Putting USDOT Open Data to Work in the White House Opportunity Project

At USDOT, we believe that transportation plays a critical role in connecting Americans to economic opportunity. We know that to do that job well, we need to identify where barriers to opportunity exist – and that requires data. 

Today, we were excited to participate in The Opportunity Project, a White House initiative to spur the creation of digital tools that use Federal open data to help individuals and families navigate information on access to resources like housing, schools, jobs, and transportation.

Picture of Opportunity Project presentation

At the White House Opportunity Project, Create.io CTO Laura Ferguson presents on a new tool to analyze USDOT crash data. 

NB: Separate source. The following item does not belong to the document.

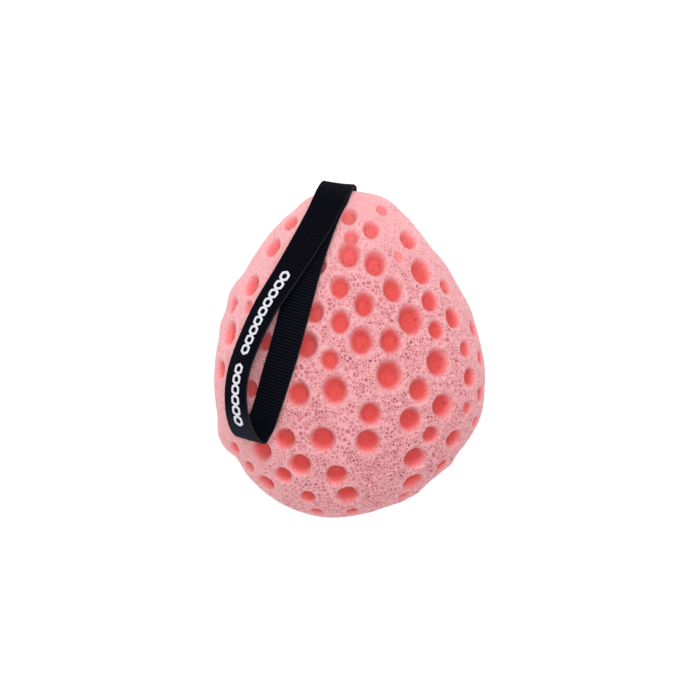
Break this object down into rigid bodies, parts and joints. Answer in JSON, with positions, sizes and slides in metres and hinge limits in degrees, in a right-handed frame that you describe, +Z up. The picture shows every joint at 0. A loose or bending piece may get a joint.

Since I joined Secretary Foxx’s team as the Department’s first Chief Data Officer, my office has been focused on finding new ways to open and share data to help spur innovation, improve safety, and promote access to opportunity.  

USDOT has been able to open up data in great new ways. For example, earlier this year, we worked with the private sector on a hackathon to tackle the ‘last mile’ of transportation in America’s cities. 

The winner of our Smart City Challenge, Columbus, Ohio, is using data to decrease infant mortality in an underserved community by using transportation data to help mothers access prenatal care.

And just last month, we launched the National Transit Map project to improve understanding of where gaps in access exist.

Today, 29 tech teams gathered at the White House to unveil their latest projects.

By connecting developers with Federal open data experts, The Opportunity Project lets open data be incorporated into actionable tools that Americans like you can use to improve their lives.

Since we know that safety risks create unique barriers to opportunity in many communities, we were encouraged to see several teams respond to our recent Call to Action on roadway fatalities by incorporating and analyzing 2015 road fatality data. 

Several of those teams created tools focused on transportation safety and access, including Create.io, MySidewalk, Neighborland, and Split. 

Teams heard from senior Administration officials, including Domestic Policy Council Director Cecilia Muñoz and U.S. Chief Data Scientist D.J. Patil, who described their visions for how we can leverage open data and new technologies to create more equitable communities.  

They also had the chance to share their tools with the other teams, Federal agencies, and subject matter experts in attendance. 

The Opportunity Project is a great example of the value of opening data to the creativity of the private sector and the American public.

This initiative shows how data can help tell the story of community connections, and we look forward to continued collaborations to promote safety and opportunity for all.